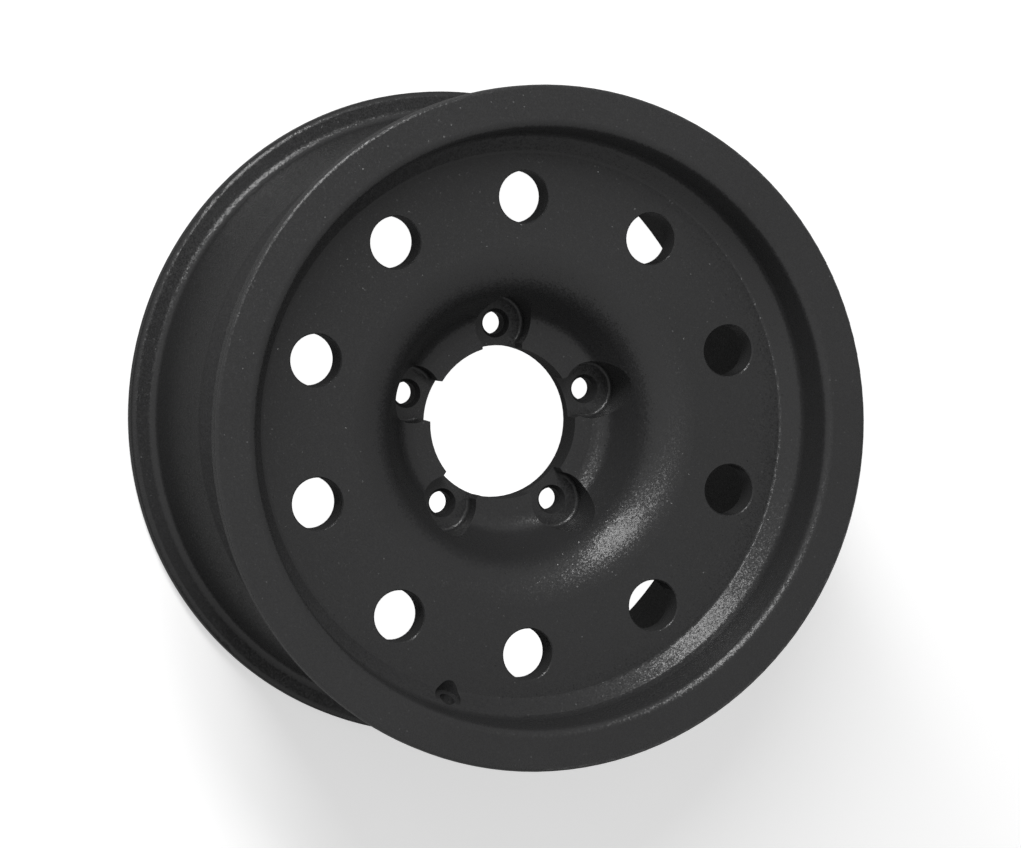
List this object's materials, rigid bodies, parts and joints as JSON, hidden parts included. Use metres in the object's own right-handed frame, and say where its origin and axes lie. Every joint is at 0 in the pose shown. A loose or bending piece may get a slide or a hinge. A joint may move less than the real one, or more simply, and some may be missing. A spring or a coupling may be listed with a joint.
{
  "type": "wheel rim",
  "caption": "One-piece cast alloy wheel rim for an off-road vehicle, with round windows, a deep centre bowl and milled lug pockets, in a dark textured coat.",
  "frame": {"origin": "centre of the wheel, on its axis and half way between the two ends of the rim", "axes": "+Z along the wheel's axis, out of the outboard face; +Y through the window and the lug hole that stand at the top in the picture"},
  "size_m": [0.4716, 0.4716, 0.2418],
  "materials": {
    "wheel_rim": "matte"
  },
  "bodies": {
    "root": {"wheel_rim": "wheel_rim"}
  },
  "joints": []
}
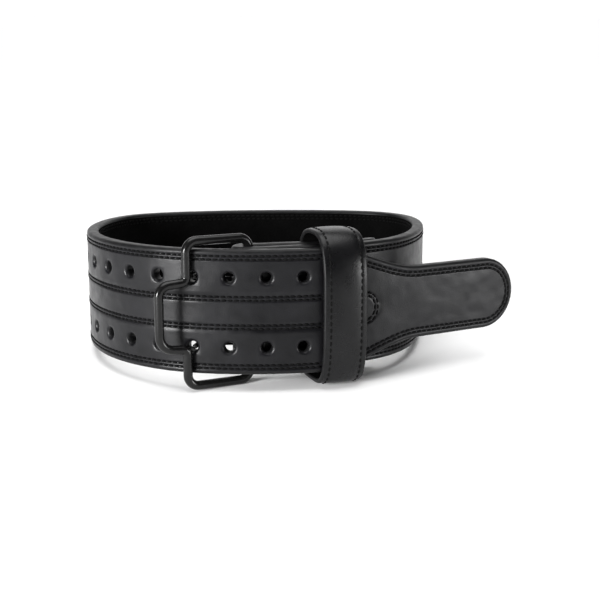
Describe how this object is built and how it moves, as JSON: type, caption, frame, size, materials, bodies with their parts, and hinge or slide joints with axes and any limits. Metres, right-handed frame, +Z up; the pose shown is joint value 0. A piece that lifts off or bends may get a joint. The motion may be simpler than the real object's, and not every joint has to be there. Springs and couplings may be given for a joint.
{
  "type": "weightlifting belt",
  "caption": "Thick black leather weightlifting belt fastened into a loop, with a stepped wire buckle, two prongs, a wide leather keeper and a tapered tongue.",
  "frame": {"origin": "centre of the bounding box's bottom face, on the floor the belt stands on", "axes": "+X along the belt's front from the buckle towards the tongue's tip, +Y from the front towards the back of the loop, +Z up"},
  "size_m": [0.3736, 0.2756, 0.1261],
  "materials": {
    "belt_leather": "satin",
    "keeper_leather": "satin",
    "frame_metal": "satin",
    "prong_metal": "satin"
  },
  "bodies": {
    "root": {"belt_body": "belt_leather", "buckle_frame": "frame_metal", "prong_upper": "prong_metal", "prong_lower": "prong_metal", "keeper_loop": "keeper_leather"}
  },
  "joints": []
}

* * *

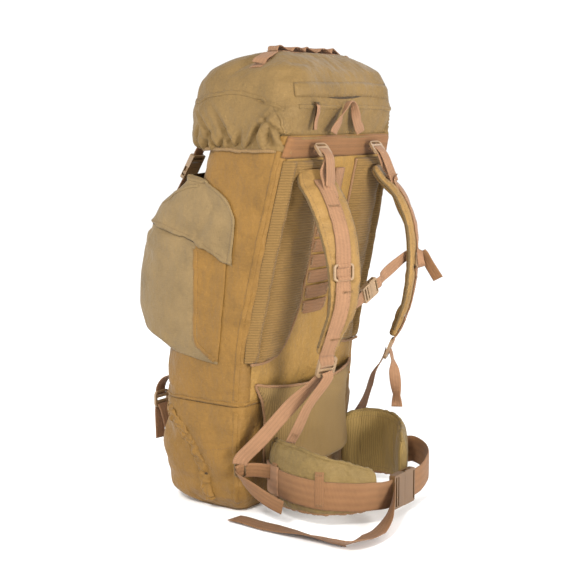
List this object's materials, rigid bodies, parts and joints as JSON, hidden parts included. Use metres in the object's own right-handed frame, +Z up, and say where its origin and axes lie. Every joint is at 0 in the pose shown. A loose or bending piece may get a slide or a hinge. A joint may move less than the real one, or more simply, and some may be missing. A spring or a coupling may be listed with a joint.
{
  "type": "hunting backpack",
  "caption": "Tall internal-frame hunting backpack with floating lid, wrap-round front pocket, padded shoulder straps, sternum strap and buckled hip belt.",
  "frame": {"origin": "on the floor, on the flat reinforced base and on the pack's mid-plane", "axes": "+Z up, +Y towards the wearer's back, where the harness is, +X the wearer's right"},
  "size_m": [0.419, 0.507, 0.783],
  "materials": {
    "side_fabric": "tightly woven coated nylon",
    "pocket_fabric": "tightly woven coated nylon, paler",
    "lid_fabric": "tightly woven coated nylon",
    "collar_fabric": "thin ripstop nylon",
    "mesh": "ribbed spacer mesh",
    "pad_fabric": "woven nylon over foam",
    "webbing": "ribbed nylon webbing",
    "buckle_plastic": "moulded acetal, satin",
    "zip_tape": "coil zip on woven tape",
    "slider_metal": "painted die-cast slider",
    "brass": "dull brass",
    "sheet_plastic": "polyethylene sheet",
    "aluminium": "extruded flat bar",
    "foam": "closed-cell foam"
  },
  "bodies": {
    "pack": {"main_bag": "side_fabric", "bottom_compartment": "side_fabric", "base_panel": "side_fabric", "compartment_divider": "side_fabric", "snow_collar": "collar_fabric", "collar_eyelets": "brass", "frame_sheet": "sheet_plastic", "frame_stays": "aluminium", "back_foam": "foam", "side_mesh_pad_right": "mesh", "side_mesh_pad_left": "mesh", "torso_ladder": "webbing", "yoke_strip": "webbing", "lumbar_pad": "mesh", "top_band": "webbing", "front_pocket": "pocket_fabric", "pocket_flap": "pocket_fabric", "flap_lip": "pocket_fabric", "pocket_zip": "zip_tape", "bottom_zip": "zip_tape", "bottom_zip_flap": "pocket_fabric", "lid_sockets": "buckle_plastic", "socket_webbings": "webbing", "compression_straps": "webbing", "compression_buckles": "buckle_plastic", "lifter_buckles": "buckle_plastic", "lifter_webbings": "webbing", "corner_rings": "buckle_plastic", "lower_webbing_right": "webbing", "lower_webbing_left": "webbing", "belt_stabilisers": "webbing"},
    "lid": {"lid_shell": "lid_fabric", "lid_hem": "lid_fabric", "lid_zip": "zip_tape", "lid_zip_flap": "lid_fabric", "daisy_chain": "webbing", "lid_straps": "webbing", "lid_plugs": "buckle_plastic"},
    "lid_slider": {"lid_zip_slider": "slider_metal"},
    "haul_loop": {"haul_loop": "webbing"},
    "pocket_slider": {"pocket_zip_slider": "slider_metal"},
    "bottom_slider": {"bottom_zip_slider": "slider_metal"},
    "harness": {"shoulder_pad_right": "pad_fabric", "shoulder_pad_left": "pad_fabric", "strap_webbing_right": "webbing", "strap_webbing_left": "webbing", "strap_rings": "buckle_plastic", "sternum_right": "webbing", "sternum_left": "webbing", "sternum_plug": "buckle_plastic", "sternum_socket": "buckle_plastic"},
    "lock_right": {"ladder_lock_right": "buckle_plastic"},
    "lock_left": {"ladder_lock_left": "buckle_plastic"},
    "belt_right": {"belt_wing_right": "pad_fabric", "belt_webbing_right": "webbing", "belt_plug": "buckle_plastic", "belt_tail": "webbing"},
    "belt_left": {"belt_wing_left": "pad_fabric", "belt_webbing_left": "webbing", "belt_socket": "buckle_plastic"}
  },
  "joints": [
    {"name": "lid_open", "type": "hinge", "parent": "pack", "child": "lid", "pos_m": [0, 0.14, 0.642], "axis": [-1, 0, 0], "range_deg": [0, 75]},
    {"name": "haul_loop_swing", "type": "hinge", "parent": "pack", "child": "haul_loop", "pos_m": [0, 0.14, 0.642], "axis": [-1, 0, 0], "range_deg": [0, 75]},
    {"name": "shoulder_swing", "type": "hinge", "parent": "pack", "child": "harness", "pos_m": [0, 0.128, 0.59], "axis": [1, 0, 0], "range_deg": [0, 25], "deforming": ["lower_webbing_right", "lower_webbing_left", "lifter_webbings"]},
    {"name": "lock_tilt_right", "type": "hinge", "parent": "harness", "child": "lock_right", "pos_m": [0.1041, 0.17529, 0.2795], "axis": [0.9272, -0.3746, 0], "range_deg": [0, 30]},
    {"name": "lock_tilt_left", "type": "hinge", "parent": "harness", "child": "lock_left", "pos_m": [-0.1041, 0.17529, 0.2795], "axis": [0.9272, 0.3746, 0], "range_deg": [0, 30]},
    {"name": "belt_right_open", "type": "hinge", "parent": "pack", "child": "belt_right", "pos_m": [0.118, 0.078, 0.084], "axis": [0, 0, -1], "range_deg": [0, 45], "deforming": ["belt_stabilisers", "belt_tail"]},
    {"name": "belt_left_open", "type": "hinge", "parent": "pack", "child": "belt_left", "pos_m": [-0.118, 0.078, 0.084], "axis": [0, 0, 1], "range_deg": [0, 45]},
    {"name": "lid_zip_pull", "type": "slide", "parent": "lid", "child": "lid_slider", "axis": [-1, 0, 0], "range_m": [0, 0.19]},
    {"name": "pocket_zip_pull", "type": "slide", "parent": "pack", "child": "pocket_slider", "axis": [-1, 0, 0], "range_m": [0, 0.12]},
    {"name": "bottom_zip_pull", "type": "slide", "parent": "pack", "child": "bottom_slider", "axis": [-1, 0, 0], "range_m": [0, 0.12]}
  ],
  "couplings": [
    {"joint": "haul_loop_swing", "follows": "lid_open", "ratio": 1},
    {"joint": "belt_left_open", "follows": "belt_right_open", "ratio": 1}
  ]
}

==

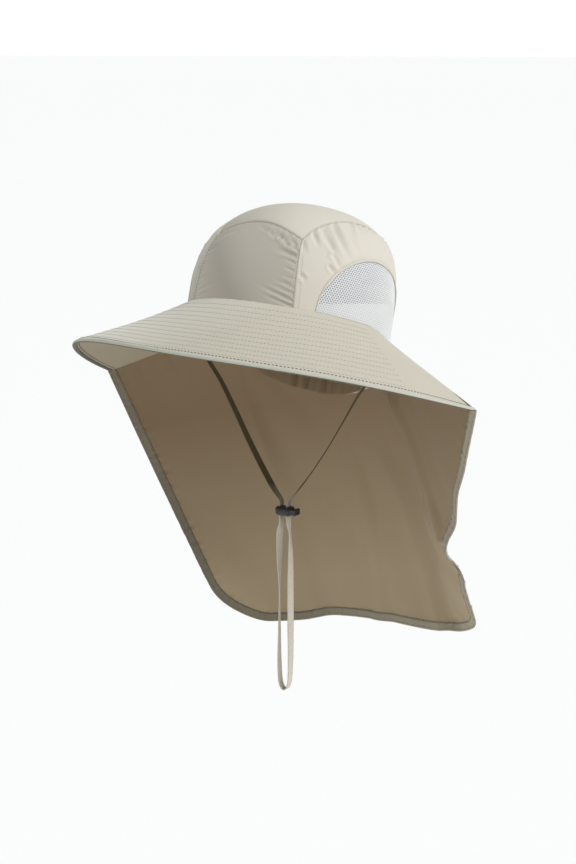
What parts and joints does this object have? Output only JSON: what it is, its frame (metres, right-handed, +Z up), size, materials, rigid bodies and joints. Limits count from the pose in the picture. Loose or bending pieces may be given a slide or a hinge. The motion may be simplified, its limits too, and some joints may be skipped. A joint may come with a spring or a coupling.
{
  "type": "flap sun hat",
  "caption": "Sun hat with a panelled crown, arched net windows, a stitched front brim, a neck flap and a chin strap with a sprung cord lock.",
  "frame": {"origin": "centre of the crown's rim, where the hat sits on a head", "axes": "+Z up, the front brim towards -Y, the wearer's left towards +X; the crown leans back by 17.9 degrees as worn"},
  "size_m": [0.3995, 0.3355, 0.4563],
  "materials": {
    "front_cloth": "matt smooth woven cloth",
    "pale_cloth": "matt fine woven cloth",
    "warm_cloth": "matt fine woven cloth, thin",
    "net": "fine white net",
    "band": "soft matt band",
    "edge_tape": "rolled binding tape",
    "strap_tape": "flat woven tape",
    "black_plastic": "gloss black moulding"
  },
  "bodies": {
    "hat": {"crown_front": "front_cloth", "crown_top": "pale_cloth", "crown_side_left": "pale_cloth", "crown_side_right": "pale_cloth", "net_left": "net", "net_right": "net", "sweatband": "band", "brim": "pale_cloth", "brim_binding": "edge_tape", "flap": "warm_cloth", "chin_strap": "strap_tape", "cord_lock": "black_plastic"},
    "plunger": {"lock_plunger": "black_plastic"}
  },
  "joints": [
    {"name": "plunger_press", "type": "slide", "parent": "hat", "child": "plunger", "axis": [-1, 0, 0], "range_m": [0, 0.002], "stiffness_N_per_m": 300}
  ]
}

Instruction :: Count up every line above that has the word "origin" in it; answer with the number alone.

Solved problem :: 6